→ **PROBLEM TO SOLVE**
What is needed is an exact copy of the lines from the one containing "point = shown.matrix_world" to the one containing "return low, high", both lines included, and no other lines.
^^^^^^^^^^^^^^^^
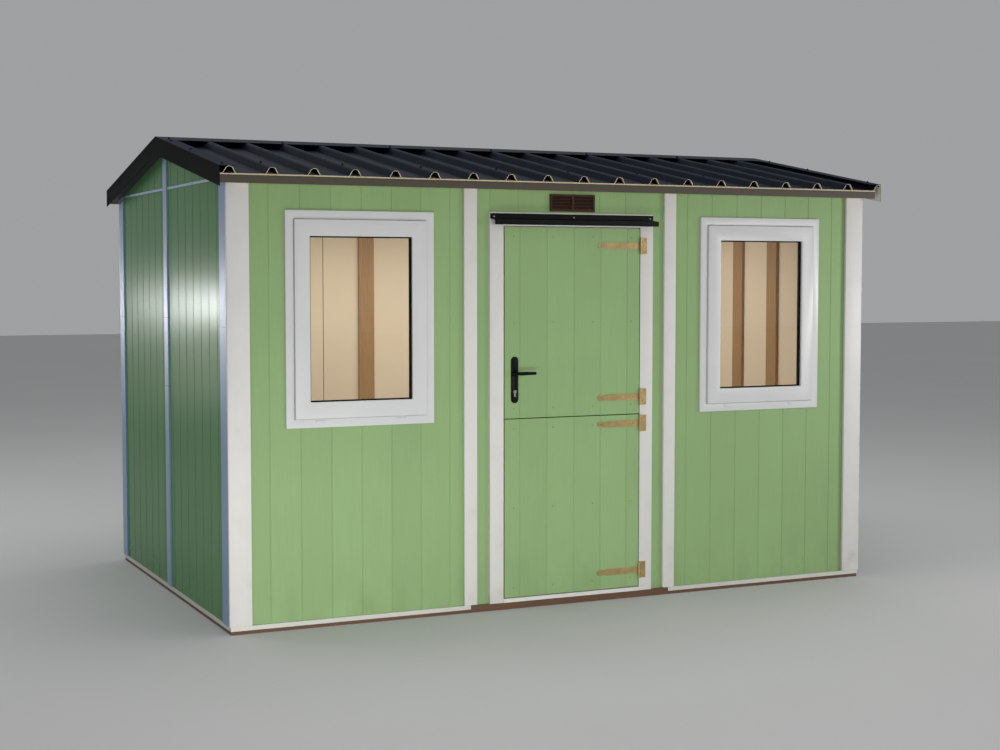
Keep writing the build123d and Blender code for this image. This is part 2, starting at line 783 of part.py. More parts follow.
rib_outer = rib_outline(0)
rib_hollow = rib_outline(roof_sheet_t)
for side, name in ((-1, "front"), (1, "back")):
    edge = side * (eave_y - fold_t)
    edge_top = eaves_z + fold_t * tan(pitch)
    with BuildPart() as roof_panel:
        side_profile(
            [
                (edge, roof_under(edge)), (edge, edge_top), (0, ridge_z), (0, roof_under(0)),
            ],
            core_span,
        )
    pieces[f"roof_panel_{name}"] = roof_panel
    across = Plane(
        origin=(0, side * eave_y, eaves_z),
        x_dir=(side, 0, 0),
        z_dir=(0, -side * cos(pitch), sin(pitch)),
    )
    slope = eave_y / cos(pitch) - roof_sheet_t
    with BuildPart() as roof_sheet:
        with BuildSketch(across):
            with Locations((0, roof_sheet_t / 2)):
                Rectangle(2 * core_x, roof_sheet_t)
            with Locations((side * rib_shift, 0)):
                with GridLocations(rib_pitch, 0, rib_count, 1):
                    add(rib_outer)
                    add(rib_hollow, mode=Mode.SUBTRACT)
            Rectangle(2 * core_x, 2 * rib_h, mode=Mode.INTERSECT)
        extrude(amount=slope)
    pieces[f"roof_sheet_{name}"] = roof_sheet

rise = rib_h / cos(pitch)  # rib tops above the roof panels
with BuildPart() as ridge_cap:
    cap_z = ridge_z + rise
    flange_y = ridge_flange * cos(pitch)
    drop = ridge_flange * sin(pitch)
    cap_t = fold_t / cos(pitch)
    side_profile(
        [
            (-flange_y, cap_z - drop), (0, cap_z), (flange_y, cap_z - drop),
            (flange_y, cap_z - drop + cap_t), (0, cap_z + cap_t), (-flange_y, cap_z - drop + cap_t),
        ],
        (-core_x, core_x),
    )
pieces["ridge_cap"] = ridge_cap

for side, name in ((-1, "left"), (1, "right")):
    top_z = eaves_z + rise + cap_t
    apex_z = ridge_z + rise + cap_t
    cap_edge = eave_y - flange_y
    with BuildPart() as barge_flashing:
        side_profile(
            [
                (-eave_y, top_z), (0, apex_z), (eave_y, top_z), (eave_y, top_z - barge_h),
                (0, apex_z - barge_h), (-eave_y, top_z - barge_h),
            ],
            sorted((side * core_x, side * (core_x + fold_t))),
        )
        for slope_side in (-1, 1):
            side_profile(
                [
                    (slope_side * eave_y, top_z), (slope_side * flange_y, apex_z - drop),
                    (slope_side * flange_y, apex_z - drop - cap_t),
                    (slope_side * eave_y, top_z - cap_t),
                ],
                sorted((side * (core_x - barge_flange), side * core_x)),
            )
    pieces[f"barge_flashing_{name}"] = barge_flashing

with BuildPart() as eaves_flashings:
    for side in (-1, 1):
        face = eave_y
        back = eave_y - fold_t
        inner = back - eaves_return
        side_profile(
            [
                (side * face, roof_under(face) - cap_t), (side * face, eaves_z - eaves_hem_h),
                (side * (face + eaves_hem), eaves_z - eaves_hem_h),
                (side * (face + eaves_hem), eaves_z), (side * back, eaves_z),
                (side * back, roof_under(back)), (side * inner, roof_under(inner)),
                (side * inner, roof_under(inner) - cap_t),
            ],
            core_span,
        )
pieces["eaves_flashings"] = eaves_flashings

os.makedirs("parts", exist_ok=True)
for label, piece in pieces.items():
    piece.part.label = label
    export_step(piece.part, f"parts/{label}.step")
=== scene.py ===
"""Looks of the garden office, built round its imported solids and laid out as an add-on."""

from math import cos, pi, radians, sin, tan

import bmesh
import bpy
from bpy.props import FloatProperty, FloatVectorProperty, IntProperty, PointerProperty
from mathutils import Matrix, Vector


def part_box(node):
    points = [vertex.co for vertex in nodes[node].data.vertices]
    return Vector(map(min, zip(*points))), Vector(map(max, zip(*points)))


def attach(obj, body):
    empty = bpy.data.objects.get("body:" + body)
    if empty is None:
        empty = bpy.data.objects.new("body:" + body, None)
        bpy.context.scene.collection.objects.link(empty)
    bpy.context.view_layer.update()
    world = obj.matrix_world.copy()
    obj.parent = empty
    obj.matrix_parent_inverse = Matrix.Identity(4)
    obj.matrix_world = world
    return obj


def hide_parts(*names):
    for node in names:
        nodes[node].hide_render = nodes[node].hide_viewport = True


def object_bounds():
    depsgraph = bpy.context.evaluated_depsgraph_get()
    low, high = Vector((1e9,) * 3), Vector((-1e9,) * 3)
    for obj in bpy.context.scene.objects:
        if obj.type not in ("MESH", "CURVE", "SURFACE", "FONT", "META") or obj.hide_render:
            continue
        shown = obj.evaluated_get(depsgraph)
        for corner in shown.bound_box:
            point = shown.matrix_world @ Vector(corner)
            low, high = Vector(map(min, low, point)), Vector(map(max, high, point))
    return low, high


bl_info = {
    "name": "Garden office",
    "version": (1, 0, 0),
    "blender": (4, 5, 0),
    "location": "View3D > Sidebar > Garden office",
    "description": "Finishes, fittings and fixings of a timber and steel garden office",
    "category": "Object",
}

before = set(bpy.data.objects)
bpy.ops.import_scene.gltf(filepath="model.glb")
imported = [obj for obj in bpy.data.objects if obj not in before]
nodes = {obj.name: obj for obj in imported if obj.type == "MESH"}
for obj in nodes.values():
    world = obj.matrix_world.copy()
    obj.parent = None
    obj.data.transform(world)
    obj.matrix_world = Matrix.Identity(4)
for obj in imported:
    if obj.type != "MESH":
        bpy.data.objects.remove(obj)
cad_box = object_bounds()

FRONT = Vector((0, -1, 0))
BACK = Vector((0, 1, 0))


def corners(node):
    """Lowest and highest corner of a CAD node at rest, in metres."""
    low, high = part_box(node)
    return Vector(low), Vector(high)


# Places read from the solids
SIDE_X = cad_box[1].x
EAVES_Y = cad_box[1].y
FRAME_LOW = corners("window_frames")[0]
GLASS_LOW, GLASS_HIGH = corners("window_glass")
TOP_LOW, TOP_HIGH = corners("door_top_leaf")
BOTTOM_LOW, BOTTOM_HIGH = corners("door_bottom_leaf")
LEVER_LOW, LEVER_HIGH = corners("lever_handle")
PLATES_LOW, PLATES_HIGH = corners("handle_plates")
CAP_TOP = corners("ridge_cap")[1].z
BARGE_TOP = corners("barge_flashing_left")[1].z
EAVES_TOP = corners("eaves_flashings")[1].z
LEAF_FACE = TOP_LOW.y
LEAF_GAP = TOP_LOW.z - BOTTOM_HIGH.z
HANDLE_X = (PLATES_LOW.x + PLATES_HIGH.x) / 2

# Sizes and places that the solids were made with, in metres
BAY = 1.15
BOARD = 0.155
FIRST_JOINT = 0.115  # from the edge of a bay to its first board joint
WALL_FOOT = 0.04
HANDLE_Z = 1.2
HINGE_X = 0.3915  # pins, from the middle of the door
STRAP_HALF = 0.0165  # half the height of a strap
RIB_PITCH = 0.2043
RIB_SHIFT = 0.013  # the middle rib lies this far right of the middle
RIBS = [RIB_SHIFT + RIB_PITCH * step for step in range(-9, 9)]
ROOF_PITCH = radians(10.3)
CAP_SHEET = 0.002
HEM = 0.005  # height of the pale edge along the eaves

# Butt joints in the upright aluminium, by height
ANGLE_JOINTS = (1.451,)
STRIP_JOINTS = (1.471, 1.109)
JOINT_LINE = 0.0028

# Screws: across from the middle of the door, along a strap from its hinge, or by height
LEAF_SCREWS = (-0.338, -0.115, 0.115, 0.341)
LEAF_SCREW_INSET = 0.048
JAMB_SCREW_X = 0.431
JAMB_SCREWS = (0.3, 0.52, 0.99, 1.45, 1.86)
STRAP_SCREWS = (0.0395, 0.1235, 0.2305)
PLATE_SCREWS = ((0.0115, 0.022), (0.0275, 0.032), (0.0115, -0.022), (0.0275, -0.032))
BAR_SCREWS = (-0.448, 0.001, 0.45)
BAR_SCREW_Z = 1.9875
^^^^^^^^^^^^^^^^
→ **SOLUTION**
            point = shown.matrix_world @ Vector(corner)
            low, high = Vector(map(min, low, point)), Vector(map(max, high, point))
    return low, high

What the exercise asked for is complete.